Albert Robinson February 11, 2014 at 09:46 PM
This is a Public Beach, and access should not be blocked by Money, which can buy any decision it wants. State law says all beaches are public Domain. Take over the Road and let the County maintain it. Where is the Coastal Commission, on another Holiday.
Janie February 11, 2014 at 09:53 PM
I don't think the problem is the road, it's where to put cars that want to drive down it.
Brian Ginna February 12, 2014 at 11:17 AM
"This is a Public Beach" - correct "and access should not be blocked by Money, which can buy any decision it wants" - incorrect. Access is not blocked - you can get there by boat "State law says all beaches are public Domain" State law does not say that private property MUST be purchase or seized for such access. Only in limited cases where "public access" has happened for a number of years. In this case, there was no "public access" but access to private land by paying a fee. Far different. How about this Albert? Where do you live? I want to camp on your property. No? Ok, I will get the government to seize part of it so I can. Happy now?

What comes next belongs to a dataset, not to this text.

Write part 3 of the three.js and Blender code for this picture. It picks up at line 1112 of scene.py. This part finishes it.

Jonathan Bremer February 12, 2014 at 01:23 PM
We have two foundational documents that protect access to beaches, the California Constitution (1879) and the California Coastal Act (1972). California has a long and active history of beach access protection and there is extensive community support, both private and public. The issue of Martin's Beach does not revolve around surfing, just because surfers benefit from beach access does not diminish the importance of upholding our Constitutional rights. The new legislation requires Vinod Khosla to be held to the law, just like the rest of us. Khosla and his team have failed to apply for permits, failed to follow court orders, and failed to follow law. The legislation does nothing but give Khosla and his team one year to comply with these laws and work through the permitting process with San Mateo county and the Coastal Commission. Since he was forcibly exposed as the owner earlier this year, Khosla has remained silent on this issue. Although ironically, I suspect he pays his team members to prowl articles, such as this one, to post comments using secrecy and subterfuge to forward his agenda. As I was there only yesterday and personally escorted news crews down to the beach, I can guarantee Martin's remains beautiful and garbage-free, awaiting a visit from you and your family. Don't worry, the Sheriff's Office and District Attorney are refusing to prosecute illegitimate trespassing charges!

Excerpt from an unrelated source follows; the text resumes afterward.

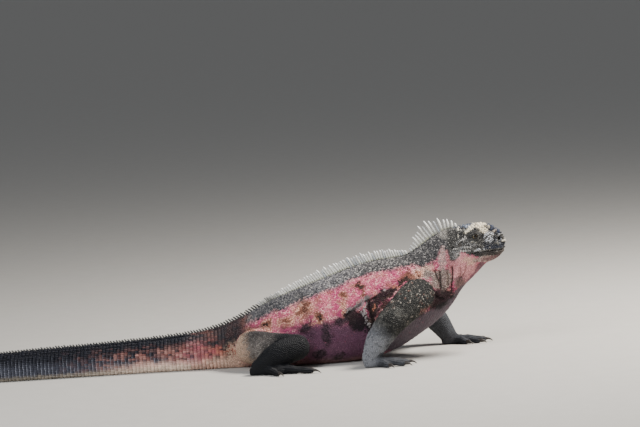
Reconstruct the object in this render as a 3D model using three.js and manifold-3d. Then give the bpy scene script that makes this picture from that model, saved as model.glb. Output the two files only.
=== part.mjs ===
// A marine iguana, life size: an adult male of the red Galapagos race, propped up on its forelegs.
// Millimetres, +Z up. The nose points along +X and the animal's left side is +Y.
// The origin is on the floor under the middle of the belly, on the flat that the animal lies on.
import * as THREE from "three";
import { mergeVertices } from "three/addons/utils/BufferGeometryUtils.js";
import Module from "manifold-3d";

const wasm = await Module();
wasm.setup();

// Driving sizes
const GAP = 0.3; // between neighbouring parts
const FLOOR = 0;
const TAIL_BEND_X = -330; // the tail lies straight as far back as this
const TAIL_BEND_RADIUS = 400; // and then curves to the left
const EYE_RADIUS = 5;
const EYE_OPENING = { length: 8.2, height: 5.8 };

// Stations along the body, from the tail's tip to the snout. Each is a slice through the points back and
// belly [x, z]. half is its greatest half width, at the share level of its height, and the two powers say
// how square the slice is above and below that level: 2 is an ellipse.
const STATIONS = [
  { name: "tip", back: [-590, 4], belly: [-590, 0.4], half: 1.2, level: 0.5, powers: [2, 2] },
  { name: "tailEnd", back: [-562, 11], belly: [-562, -0.4], half: 2.6, level: 0.48, powers: [1.9, 2] },
  { name: "tailThin", back: [-505, 20.5], belly: [-505, -0.6], half: 4.2, level: 0.46, powers: [1.8, 2.1] },
  { name: "tailRear", back: [-425, 29], belly: [-425, -0.8], half: 6, level: 0.45, powers: [1.8, 2.2] },
  { name: "tailMiddle", back: [-335, 34.5], belly: [-335, -1], half: 7.8, level: 0.45, powers: [1.8, 2.2] },
  { name: "tailBlade", back: [-245, 37], belly: [-245, -1], half: 9.8, level: 0.44, powers: [1.8, 2.2] },
  { name: "tailFront", back: [-165, 40], belly: [-164, -1.2], half: 13, level: 0.44, powers: [1.8, 2.3] },
  { name: "tailRoot", back: [-118, 44], belly: [-116, -1.5], half: 17.5, level: 0.43, powers: [1.8, 2.4] },
  { name: "vent", back: [-88, 50.5], belly: [-85, -1.8], half: 22.5, level: 0.43, powers: [1.8, 2.4] },
  { name: "hips", back: [-59, 62], belly: [-52, -2.2], half: 31, level: 0.42, powers: [1.75, 2.5] },
  { name: "loin", back: [-30, 76.5], belly: [-19, -2.6], half: 42, level: 0.4, powers: [1.7, 2.6] },
  { name: "belly", back: [6, 89.5], belly: [18, -3], half: 51, level: 0.4, powers: [1.7, 2.6] },
  { name: "ribs", back: [42, 101.3], belly: [54, -2.6], half: 54, level: 0.41, powers: [1.7, 2.5] },
  { name: "chest", back: [72, 111], belly: [88, 1.6], half: 53, level: 0.43, powers: [1.75, 2.3] },
  { name: "withers", back: [98, 116.6], belly: [119, 11], half: 49, level: 0.45, powers: [1.8, 2.2] },
  { name: "shoulders", back: [120, 118.4], belly: [146, 26], half: 44, level: 0.46, powers: [1.85, 2.1] },
  { name: "breast", back: [138, 122], belly: [169, 41.5], half: 37, level: 0.47, powers: [1.9, 2] },
  { name: "neckBase", back: [153, 130.5], belly: [186, 58], half: 31, level: 0.49, powers: [1.95, 2] },
  { name: "neck", back: [167, 139.5], belly: [200.8, 78], half: 27.5, level: 0.5, powers: [2, 2] },
  { name: "nape", back: [180, 146.5], belly: [214.5, 90.8], half: 26, level: 0.5, powers: [2.1, 2] },
  { name: "occiput", back: [191, 149.6], belly: [224.5, 100.2], half: 25.8, level: 0.47, powers: [2.3, 2] },
  { name: "jowls", back: [201, 150.6], belly: [231, 106.2], half: 25.6, level: 0.44, powers: [2.5, 2] },
  { name: "cheeks", back: [213, 150.8], belly: [237, 108.2], half: 23.6, level: 0.43, powers: [2.6, 2] },
  { name: "brow", back: [226, 150.8], belly: [242, 110.2], half: 20.8, level: 0.42, powers: [2.6, 2.1] },
  { name: "muzzle", back: [238, 148], belly: [246.4, 113], half: 17.6, level: 0.42, powers: [2.5, 2.2] },
  { name: "nose", back: [247.4, 141.4], belly: [250.2, 116.6], half: 13.4, level: 0.44, powers: [2.4, 2.3] },
  { name: "snout", back: [252.2, 134], belly: [253, 121], half: 7.6, level: 0.47, powers: [2.3, 2.3] },
];
const STATION = Object.fromEntries(STATIONS.map((s, i) => [s.name, i]));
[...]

Senor Gigante February 12, 2014 at 02:32 PM
This is private property. Nobody should have access across anybody's private land. Jerry Hill is a pimp for votes for trying to use 'eminent domain' and govt. confiscation of this man's land.
Brian Ginna February 13, 2014 at 11:52 AM
All this does is ensure that the access issue is tied up for another 4,5, 10 years? The "surfer's" lawsuit is nothing compared to what will come in the courts. Funny how little "surfers" know about prescriptive rights. There is nothing, absolutely NOTHING, in either document which spells out how prescriptive rights will work in this situation. Please go ahead and play Jr. Lawyer and tell us otherwise.

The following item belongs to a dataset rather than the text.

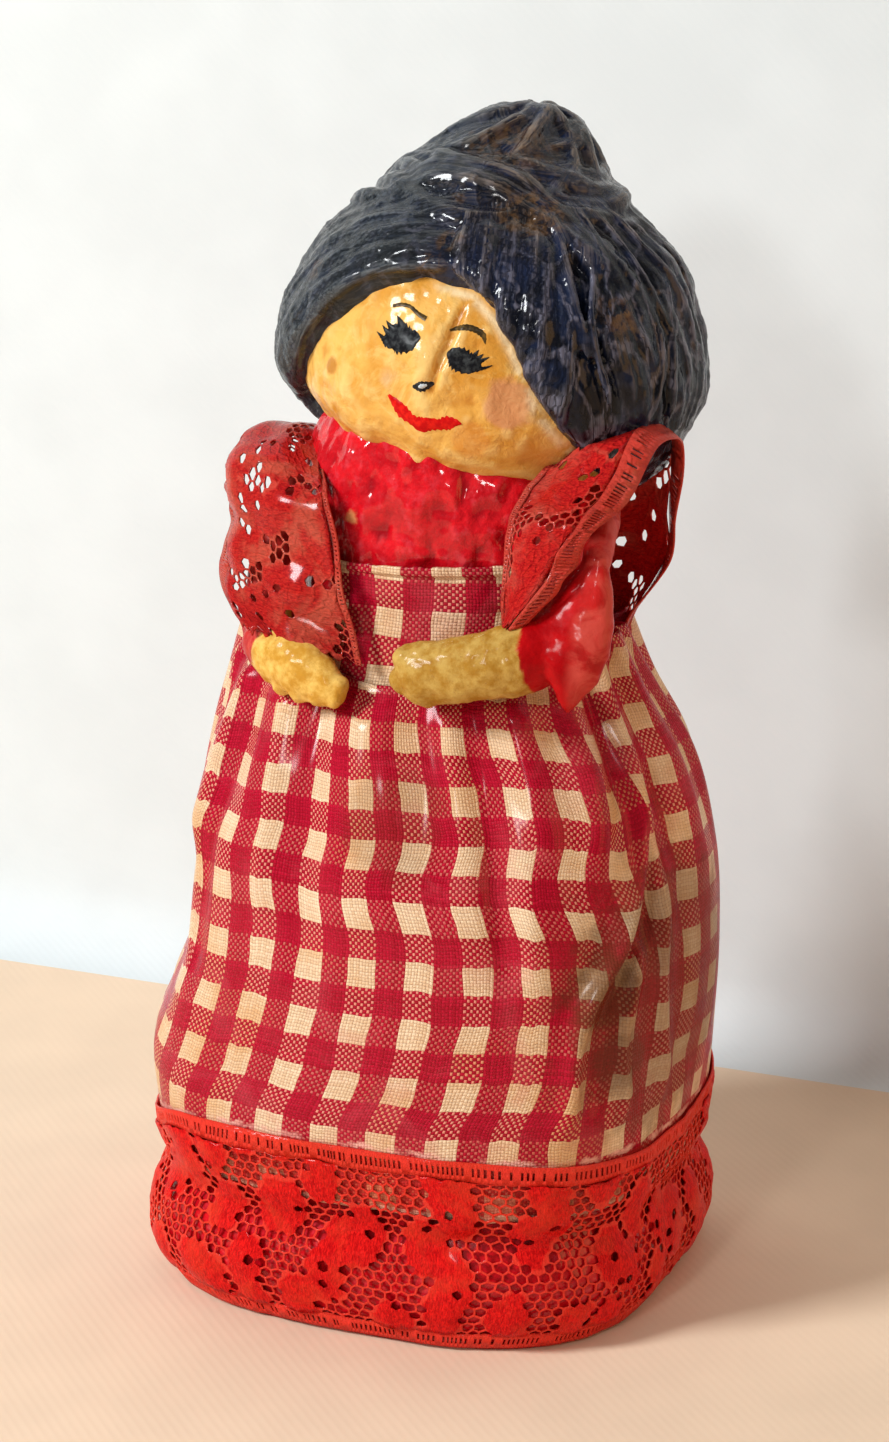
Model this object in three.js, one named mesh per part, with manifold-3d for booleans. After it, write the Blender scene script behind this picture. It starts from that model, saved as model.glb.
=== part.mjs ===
// A papier-mache doll about 130 mm tall, in a gathered gingham skirt and bib with lace at the hem and
// shoulders. Millimetres, +Z up, the doll faces -Y, and the origin is the middle of the underside.
import * as THREE from "three";
import { mergeVertices } from "three/addons/utils/BufferGeometryUtils.js";
import Module from "manifold-3d";

const GAP = 0.35; // clear space between neighbouring pieces
const CLOTH = 0.8; // thickness of the varnished cloth and lace
const RING_STEPS = 56; // points round the skirt and hem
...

Jonathan Bremer February 13, 2014 at 12:52 PM
To my limited "Jr. Lawyer" knowledge, not one court case has made a prescriptive rights argument for access to martins beach. Redenbacher & Brown have made a Constitutional argument. Article X, Section 4 of the California State Constitution states: No individual, partnership, or corporation, claiming or possessing the frontage of tidal lands of a harbor, bay, inlet, estuary, or other navigable water in this State, shall be permitted to exclude the right of way to such water whenever it is required for any public purpose, nor to destroy or obstruct free navigation of such water; and the Legislature shall enact such laws as will give the most liberal construction to this provision so that access to the navigable water of this State shall always be attainable for the people thereof. San Mateo county is making a permitting argument. Coastal Commission is making a ca coastal act argument. Surfrider foundation is also making a permitting argument. There seems to be a bandwagon of Tea Partiers continuing to ironically and predictably support the privileged few rather than the disadvantaged many. Anyone rich enough to buy large coast side lots with the intent to develop surely understands the legal implications.
Alison Madden February 13, 2014 at 04:16 PM
Hey Senator Hill where were you when we wanted public access to Pete's Harbor, which should never have been stolen from the public trust by questionable legislation? Since you're a magician just wonderin' if you can a marina reappear? Thanks, Alison 650.270.0066 alisonmadden@yahoo.com
George Chrisman February 13, 2014 at 07:36 PM
Who carries the liability insurance for trespassers on private property? The beach is accessible from the navigable waterway (ocean). How can you let people cross private property? Can I just jump over anyone's fence in Redwood Shores, Foster City, or Montara because I like their waterfront location? I want to fish or sunbathe, or launch from their site adjacent to my new or old favorite place? Why not Tiburon, Belvedere, or Pebble Beach?
Jonathan Bremer February 13, 2014 at 09:16 PM
I see that reading comprehension is not your forte and by the way, Redwood Shores, Foster City, Tiburon, Belvedere, Pebble Beach and Montara all have public access "to the" navigable waterway, as protected by our constitution. It frustrates me that knowledge, reason and good will are so easily ignored, I know it might be difficult people, but try to get some.
Bob Stine February 15, 2014 at 09:36 AM
George Chrisman: You don't have to jump anyone's fence in Foster City to get to the water. Foster City considerately created many paths to the water. Before mega-money took control, there was an accessible path to Martin's Beach, as well.